━━━ STORED DATA ━━━

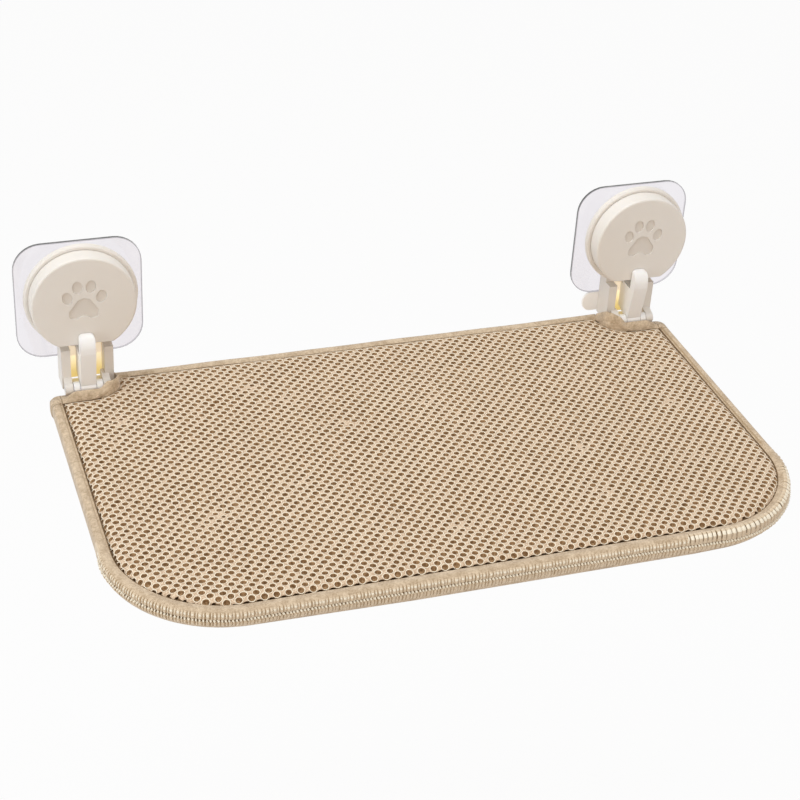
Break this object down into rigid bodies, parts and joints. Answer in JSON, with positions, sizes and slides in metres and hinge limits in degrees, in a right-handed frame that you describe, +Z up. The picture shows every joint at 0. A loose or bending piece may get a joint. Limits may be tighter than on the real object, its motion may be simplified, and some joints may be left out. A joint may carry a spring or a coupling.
{
  "type": "window mounted cat perch",
  "caption": "Padded mesh cat bed on a tube frame that folds up on a pair of suction mounts with twist-lock knobs.",
  "frame": {"origin": "on the window pane, midway between the centres of the two suction pads", "axes": "+X to the viewer's right along the bed's width, +Y into the window, +Z up"},
  "size_m": [0.57, 0.324, 0.1383],
  "materials": {
    "clear_pad": "clear",
    "cream_abs": "satin",
    "white_abs": "satin",
    "white_nylon": "matte",
    "steel": "satin",
    "amber_soft": "translucent",
    "coated_tube": "satin",
    "foam": "matte",
    "beige_mesh": "knitted",
    "base_cloth": "woven",
    "tan_tape": "woven"
  },
  "bodies": {
    "window_mounts": {"pad_left": "clear_pad", "bracket_left": "cream_abs", "glide_washer_left": "white_nylon", "strap_left": "white_abs", "strap_screws_left": "steel", "bumper_left": "amber_soft", "hinge_pin_left": "steel", "pad_right": "clear_pad", "bracket_right": "cream_abs", "glide_washer_right": "white_nylon", "strap_right": "white_abs", "strap_screws_right": "steel", "bumper_right": "amber_soft", "hinge_pin_right": "steel"},
    "bed": {"hinge_arm_left": "white_abs", "hinge_arm_right": "white_abs", "frame_tube": "coated_tube", "back_bar": "coated_tube", "edge_padding": "foam", "foam_core": "foam", "mesh_top": "beige_mesh", "base_cloth": "base_cloth", "edge_binding": "tan_tape", "back_binding": "tan_tape", "notch_binding_left": "tan_tape", "notch_binding_right": "tan_tape"},
    "knob_left": {"knob_left": "cream_abs"},
    "knob_right": {"knob_right": "cream_abs"},
    "puller_left": {"puller_left": "white_nylon", "cross_pin_left": "steel"},
    "puller_right": {"puller_right": "white_nylon", "cross_pin_right": "steel"}
  },
  "joints": [
    {"name": "bed_fold", "type": "hinge", "parent": "window_mounts", "child": "bed", "pos_m": [0, -0.0275, -0.066], "axis": [-1, 0, 0], "range_deg": [0, 78]},
    {"name": "knob_turn_left", "type": "hinge", "parent": "window_mounts", "child": "knob_left", "pos_m": [-0.235, -0.0203, 0.0074], "axis": [0, 1, 0], "range_deg": [0, 90]},
    {"name": "knob_turn_right", "type": "hinge", "parent": "window_mounts", "child": "knob_right", "pos_m": [0.235, -0.0203, 0.0074], "axis": [0, 1, 0], "range_deg": [0, 90]},
    {"name": "puller_slide_left", "type": "slide", "parent": "window_mounts", "child": "puller_left", "axis": [0, 1, 0], "range_m": [0, 0.0025]},
    {"name": "puller_slide_right", "type": "slide", "parent": "window_mounts", "child": "puller_right", "axis": [0, 1, 0], "range_m": [0, 0.0025]}
  ],
  "couplings": [
    {"joint": "puller_slide_left", "follows": "knob_turn_left", "m_per_rad": 0.00159},
    {"joint": "puller_slide_right", "follows": "knob_turn_right", "m_per_rad": 0.00159}
  ]
}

━━━

• **BRIEF**: Your task is to repeat each line of the material exactly.

• **WRITTEN ANSWER**:
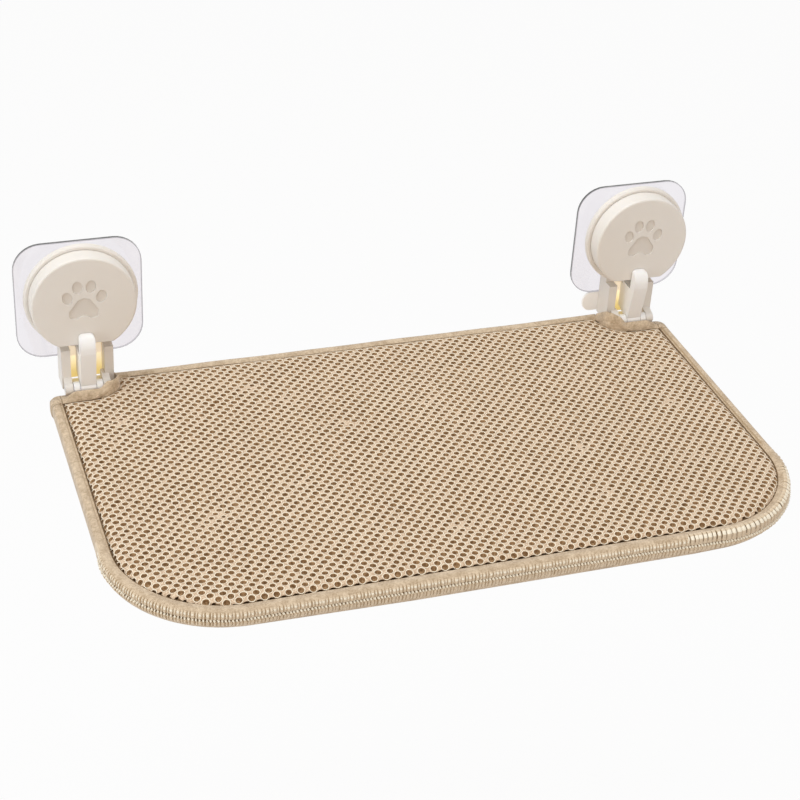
Break this object down into rigid bodies, parts and joints. Answer in JSON, with positions, sizes and slides in metres and hinge limits in degrees, in a right-handed frame that you describe, +Z up. The picture shows every joint at 0. A loose or bending piece may get a joint. Limits may be tighter than on the real object, its motion may be simplified, and some joints may be left out. A joint may carry a spring or a coupling.
{
  "type": "window mounted cat perch",
  "caption": "Padded mesh cat bed on a tube frame that folds up on a pair of suction mounts with twist-lock knobs.",
  "frame": {"origin": "on the window pane, midway between the centres of the two suction pads", "axes": "+X to the viewer's right along the bed's width, +Y into the window, +Z up"},
  "size_m": [0.57, 0.324, 0.1383],
  "materials": {
    "clear_pad": "clear",
    "cream_abs": "satin",
    "white_abs": "satin",
    "white_nylon": "matte",
    "steel": "satin",
    "amber_soft": "translucent",
    "coated_tube": "satin",
    "foam": "matte",
    "beige_mesh": "knitted",
    "base_cloth": "woven",
    "tan_tape": "woven"
  },
  "bodies": {
    "window_mounts": {"pad_left": "clear_pad", "bracket_left": "cream_abs", "glide_washer_left": "white_nylon", "strap_left": "white_abs", "strap_screws_left": "steel", "bumper_left": "amber_soft", "hinge_pin_left": "steel", "pad_right": "clear_pad", "bracket_right": "cream_abs", "glide_washer_right": "white_nylon", "strap_right": "white_abs", "strap_screws_right": "steel", "bumper_right": "amber_soft", "hinge_pin_right": "steel"},
    "bed": {"hinge_arm_left": "white_abs", "hinge_arm_right": "white_abs", "frame_tube": "coated_tube", "back_bar": "coated_tube", "edge_padding": "foam", "foam_core": "foam", "mesh_top": "beige_mesh", "base_cloth": "base_cloth", "edge_binding": "tan_tape", "back_binding": "tan_tape", "notch_binding_left": "tan_tape", "notch_binding_right": "tan_tape"},
    "knob_left": {"knob_left": "cream_abs"},
    "knob_right": {"knob_right": "cream_abs"},
    "puller_left": {"puller_left": "white_nylon", "cross_pin_left": "steel"},
    "puller_right": {"puller_right": "white_nylon", "cross_pin_right": "steel"}
  },
  "joints": [
    {"name": "bed_fold", "type": "hinge", "parent": "window_mounts", "child": "bed", "pos_m": [0, -0.0275, -0.066], "axis": [-1, 0, 0], "range_deg": [0, 78]},
    {"name": "knob_turn_left", "type": "hinge", "parent": "window_mounts", "child": "knob_left", "pos_m": [-0.235, -0.0203, 0.0074], "axis": [0, 1, 0], "range_deg": [0, 90]},
    {"name": "knob_turn_right", "type": "hinge", "parent": "window_mounts", "child": "knob_right", "pos_m": [0.235, -0.0203, 0.0074], "axis": [0, 1, 0], "range_deg": [0, 90]},
    {"name": "puller_slide_left", "type": "slide", "parent": "window_mounts", "child": "puller_left", "axis": [0, 1, 0], "range_m": [0, 0.0025]},
    {"name": "puller_slide_right", "type": "slide", "parent": "window_mounts", "child": "puller_right", "axis": [0, 1, 0], "range_m": [0, 0.0025]}
  ],
  "couplings": [
    {"joint": "puller_slide_left", "follows": "knob_turn_left", "m_per_rad": 0.00159},
    {"joint": "puller_slide_right", "follows": "knob_turn_right", "m_per_rad": 0.00159}
  ]
}